Ascensione

Dal vangelo di Matteo (28,16-20)

Gli undici discepoli, intanto, andarono in Galilea, sul monte che Gesù aveva loro indicato. Quando lo videro, si prostrarono. Essi però dubitarono. Gesù si avvicinò e disse loro: “A me è stato dato ogni potere in cielo e sulla terra. Andate dunque e fate discepoli tutti i popoli, battezzandoli nel nome del Padre e del Figlio e dello Spirito Santo, insegnando loro a osservare tutto ciò che vi ho comandato. Ed ecco, io sono con voi tutti i giorni, fino alla fine del mondo”.

L’evangelista Luca narra l’Ascensione come l’ultima tappa della sua presenza visibile tra i discepoli. Si potrebbe anche dire che con l’Ascensione la Pasqua giunge al suo compimento. Da quel momento in poi i discepoli iniziano il loro cammino nel mondo senza la presenza visibile di Gesù. Mentre sono con lui in cammino verso Betania, gli chiedono: “È questo il tempo nel quale ricostituirai il regno per Israele?”. Era una domanda importante per la storia. In quella domanda, assieme alla giusta attesa di un mondo finalmente e definitivamente salvo, si nascondeva forse anche il desiderio di non dovere faticare più contro le difficoltà, contro la forza del male nel mondo. Gesù non risponde però a questa domanda e chiarisce: “Non spetta a voi conoscere tempi o momenti che il Padre ha riservato al suo potere”. Noi del resto – come quei discepoli di allora – tante volte capiamo davvero poco della vita, e facilmente la riduciamo alla nostra esperienza. La vita, invece, sembra suggerire Gesù, è ben più grande e complessa, e comunque non spetta a noi conoscerne i tempi e i momenti! Il Signore tuttavia non lascia i discepoli nell’incertezza e promette loro la forza vera, quella dello Spirito Santo: “Riceverete la forza dello Spirito Santo che scenderà su di voi”.
“Ascendere al cielo” significa entrare in un rapporto definitivo con Dio. Il “cielo” di cui parla la Scrittura è una metafora. È a dire: come il cielo ci avvolge, così il Signore ascendendo al cielo, ci avvolge tutti. Non è un allontanarsi, ma un avvicinarsi a tutti. I discepoli lo intuiscono, per questo sono pieni di gioia: “Essi si prostrarono davanti a lui; poi tornarono a Gerusalemme con grande gioia”.Gli apostoli avevano compreso che Gesù sarebbe restato per sempre con loro: “Ecco, io sono con voi tutti i giorni, fino alla fine del mondo” (Mt 28,20).
La Lettera agli Ebrei, affermando che Gesù sale nel santuario del cielo, suggerisce che la santa liturgia è il santuario nel quale il Signore ci accoglie.
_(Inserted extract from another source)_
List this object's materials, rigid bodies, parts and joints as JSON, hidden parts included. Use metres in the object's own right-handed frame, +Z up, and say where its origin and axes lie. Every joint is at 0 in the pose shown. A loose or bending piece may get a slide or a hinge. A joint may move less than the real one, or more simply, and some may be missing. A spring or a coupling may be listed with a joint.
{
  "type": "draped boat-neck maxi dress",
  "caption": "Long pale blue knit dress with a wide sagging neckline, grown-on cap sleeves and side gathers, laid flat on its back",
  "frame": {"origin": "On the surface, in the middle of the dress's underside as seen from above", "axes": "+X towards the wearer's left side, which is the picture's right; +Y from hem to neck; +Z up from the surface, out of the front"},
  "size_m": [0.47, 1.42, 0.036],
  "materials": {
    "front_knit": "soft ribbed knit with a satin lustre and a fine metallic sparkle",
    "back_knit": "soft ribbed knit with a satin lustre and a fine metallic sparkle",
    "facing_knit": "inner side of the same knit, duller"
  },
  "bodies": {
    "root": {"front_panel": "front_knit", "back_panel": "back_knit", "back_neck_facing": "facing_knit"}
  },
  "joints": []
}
Nella santa liturgia della domenica, il cielo e la terra si incontrano e tutti veniamo ammessi alla presenza di Dio per rivivere il mistero di Gesù. Non dobbiamo guardare il cielo delle nostre abitudini, ma la storia dell’uomo: è qui che il Signore si rende presente. I due angeli dissero ai discepoli: “Uomini di Galilea perché state a guardare il cielo? Questo Gesù, che di mezzo a voi è stato assunto in cielo, verrà allo stesso modo in cui l’avete visto andare in cielo”. È l’invito a tenere fissi gli occhi del cuore su Gesù risorto e sulle sue ferite. Il Risorto non è un fantasma e le sue ferite sono quelle degli uomini e delle donne segnate dal dolore e dalla violenza. L’Ascensione ci dice che il futuro che Dio ha preparato è già iniziato con il suo Figlio, il Primogenito. Stare con Gesù vuol dire che siamo già in qualche modo entrati nel cielo. Gesù vi è nella pienezza: vado a prepararvi un posto, “perché dove sono io siate anche voi”. Il cielo è già iniziato sulla terra ogni volta che ci raduniamo nel nome di Gesù, ogni volta che ci amiamo come lui ci ha amati, ogni volta che aiutiamo i poveri e li sentiamo fratelli. Certo, siamo uomini deboli e ancora increduli, ma lo Spirito che il Signore riversa nei nostri cuori ci rende forti e capaci di testimoniare il suo amore sino ai confini della terra.